И — ходит: и мы — за ним.
— «Вот! Это и надо показывать… Ведь — покажем? А?»
Трепок по спине: чихает шуткой, сухой и длинный.
Мне памятна встреча с В. Э. у Чулкова, с которым уже имели беседы о новом театре;29 В. И. Иванов указывал: этот новый театр еще пока — театр импровизаций; скоро я возил Иванова к Блоку: иметь разговор о таком театре; Иванов впоследствии привел к Блоку Чулкова, который свел последнего с Мейерхольдом;30 скоро — всерьез говорили о новом театре; он возник через год (театр Коммиссаржевской: с Мейерхольдом во главе)31.
Рыжеусый, румяный, умеренный, умница Бакст был противоположность Чулкова и Мейерхольда; он отказался меня писать просто;32 ему нужно было, чтобы я был оживлен: до экстаза; этот экстаз хотел он, приколоть, как бабочку булавкою, к своему полотну; для этого он с собой приводил из «Мира искусства» пронырливого Нувеля, съевшего десять собак по части умения оживлять: прикладыванием «вопросов искусства», как скальпеля, к обнаженному нерву; для «оживления» сажалась и Гиппиус; от этого я начинал страдать до раскрытия зубного нерва, хватаясь за щеку; лицо оживлялось гримасами орангутанга: гримасами боли; а хищный тигр Бакст, вспыхивая глазами, подкрадывался к ним, схватываясь за кисть; после каждого сеанса я выносил ощущение: Бакст сломал челюсть; так я и вышел: со сломанной челюстью; мое позорище (по Баксту — «шедевр») поздней вывесили на выставке «Мир искусства»; и Сергей Яблоновский из «Русского слова» вскричал: «Стоит взглянуть на портрет, чтобы понять, что за птица Андрей Белый». Портрет кричал о том, что я декадент; хорошо, что он скоро куда-то канул;33 вторая, более известная репродукция меня Бакстом агитировала за то, что я не нервнобольной, а усатый мужчина34.
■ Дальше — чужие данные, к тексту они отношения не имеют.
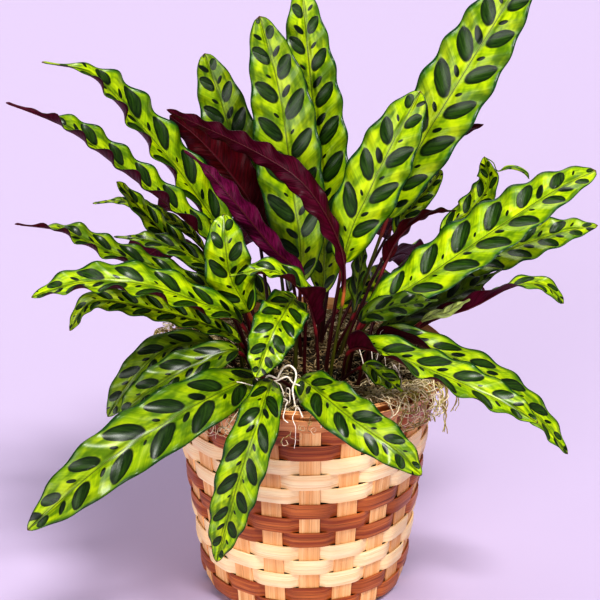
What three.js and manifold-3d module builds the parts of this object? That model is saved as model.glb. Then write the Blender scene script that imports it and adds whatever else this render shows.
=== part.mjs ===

Однажды, войдя в гостиную Мережковских, — увидел я: полуприсев в воздухе, улыбалась мне довольно высокая и очень широкая, светловолосая, голубоглазая и гладколицая дама с головой, показавшейся очень огромной, с глазами тоже очень огромными; и тут же понял: она не стояла, — сидела на диване; а когда встала, то оказалась очень высокой, а не довольно высокой и только довольно широкой, а не очень широкой; это была Серафима Павловна Ремизова, супруга писателя.